Exactly and only the lines from the one containing "The Blender code" through the one containing "the imported part." are to be repeated, both ends included.

### SOURCE RECORDS
§ §

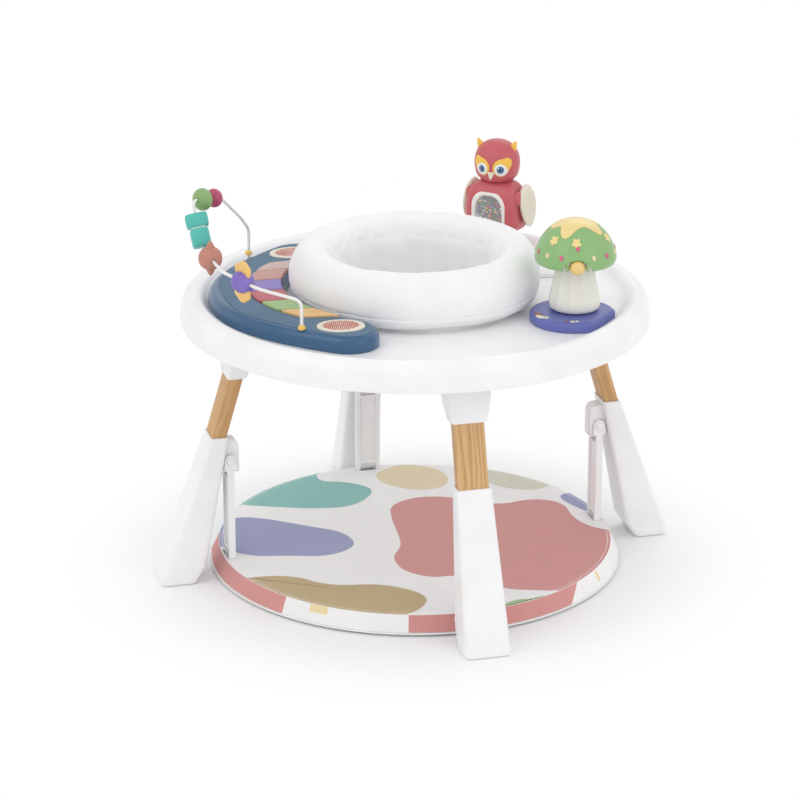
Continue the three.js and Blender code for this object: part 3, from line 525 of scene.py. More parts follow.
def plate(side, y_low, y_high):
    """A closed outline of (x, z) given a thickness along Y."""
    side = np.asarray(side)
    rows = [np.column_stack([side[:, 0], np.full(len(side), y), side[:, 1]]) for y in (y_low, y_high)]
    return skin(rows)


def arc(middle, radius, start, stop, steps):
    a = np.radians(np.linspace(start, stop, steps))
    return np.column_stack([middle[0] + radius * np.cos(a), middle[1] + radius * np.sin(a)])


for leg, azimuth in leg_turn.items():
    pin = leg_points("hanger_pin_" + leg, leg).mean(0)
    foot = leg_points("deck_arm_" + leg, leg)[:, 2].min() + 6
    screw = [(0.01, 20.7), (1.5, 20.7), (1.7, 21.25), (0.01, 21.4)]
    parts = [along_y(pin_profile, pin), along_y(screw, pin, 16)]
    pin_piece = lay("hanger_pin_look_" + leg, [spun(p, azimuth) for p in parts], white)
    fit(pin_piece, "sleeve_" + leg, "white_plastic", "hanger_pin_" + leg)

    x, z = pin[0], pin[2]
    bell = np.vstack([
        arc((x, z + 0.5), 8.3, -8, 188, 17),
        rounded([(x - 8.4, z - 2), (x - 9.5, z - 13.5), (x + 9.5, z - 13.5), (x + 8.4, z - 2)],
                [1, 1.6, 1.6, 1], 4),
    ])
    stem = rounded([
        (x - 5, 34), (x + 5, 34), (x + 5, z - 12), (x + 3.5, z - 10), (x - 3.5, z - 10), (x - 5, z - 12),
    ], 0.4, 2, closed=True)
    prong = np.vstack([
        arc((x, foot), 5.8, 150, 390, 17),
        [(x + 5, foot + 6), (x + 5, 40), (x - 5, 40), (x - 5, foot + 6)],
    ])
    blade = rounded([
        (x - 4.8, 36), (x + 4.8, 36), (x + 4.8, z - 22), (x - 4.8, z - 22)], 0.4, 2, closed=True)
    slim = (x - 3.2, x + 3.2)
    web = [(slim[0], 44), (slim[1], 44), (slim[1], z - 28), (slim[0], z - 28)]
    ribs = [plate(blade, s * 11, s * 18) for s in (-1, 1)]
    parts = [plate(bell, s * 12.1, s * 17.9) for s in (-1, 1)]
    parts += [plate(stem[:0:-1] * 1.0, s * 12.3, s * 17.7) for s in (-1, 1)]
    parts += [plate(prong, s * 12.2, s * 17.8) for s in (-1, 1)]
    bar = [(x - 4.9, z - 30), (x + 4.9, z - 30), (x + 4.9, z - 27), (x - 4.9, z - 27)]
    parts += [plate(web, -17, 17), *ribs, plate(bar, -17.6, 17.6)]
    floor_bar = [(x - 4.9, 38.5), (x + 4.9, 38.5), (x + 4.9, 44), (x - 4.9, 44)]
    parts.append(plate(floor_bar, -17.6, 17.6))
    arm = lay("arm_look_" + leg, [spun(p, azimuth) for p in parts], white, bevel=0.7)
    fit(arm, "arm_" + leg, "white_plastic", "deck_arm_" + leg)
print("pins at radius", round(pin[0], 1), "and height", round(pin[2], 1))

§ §

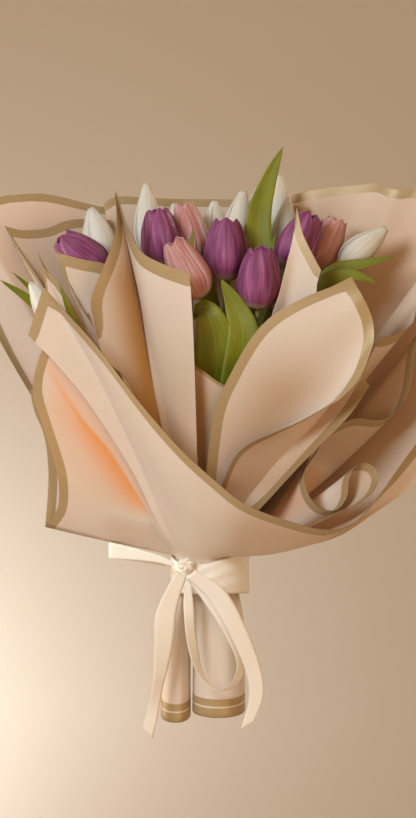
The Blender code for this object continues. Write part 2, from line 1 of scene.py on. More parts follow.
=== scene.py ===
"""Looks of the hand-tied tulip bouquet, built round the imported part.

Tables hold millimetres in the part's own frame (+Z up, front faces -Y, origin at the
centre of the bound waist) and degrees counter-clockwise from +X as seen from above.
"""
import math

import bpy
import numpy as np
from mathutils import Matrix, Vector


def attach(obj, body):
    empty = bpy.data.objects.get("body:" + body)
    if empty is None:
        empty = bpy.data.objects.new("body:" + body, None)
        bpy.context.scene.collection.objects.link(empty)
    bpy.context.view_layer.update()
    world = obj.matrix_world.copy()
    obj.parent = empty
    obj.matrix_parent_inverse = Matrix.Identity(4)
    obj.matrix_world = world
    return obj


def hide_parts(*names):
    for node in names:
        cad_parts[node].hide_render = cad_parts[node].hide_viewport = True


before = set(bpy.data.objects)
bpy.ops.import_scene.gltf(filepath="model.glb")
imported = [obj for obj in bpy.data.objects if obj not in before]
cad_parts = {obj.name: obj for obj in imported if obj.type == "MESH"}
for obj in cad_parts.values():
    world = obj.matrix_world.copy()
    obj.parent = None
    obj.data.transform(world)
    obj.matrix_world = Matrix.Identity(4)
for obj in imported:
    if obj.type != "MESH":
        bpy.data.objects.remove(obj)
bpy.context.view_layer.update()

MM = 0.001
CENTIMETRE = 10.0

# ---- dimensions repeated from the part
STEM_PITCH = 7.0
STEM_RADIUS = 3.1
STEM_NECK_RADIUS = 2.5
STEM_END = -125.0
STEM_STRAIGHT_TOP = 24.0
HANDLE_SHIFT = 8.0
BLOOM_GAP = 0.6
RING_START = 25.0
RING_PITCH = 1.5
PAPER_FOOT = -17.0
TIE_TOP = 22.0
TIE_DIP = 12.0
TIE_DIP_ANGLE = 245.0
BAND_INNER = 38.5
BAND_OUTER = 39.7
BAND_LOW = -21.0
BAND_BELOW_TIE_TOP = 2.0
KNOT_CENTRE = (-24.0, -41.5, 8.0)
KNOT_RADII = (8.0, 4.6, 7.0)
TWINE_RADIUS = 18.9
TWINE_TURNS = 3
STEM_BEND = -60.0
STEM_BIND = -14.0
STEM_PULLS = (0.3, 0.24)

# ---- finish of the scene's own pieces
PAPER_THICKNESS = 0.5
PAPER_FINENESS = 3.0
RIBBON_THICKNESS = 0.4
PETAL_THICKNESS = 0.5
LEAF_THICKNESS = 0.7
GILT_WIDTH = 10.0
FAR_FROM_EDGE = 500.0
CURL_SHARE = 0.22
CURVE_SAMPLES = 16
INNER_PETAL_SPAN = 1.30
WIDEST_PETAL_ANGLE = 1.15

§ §

### THE ANSWER
The Blender code for this object continues. Write part 2, from line 1 of scene.py on. More parts follow.
=== scene.py ===
"""Looks of the hand-tied tulip bouquet, built round the imported part.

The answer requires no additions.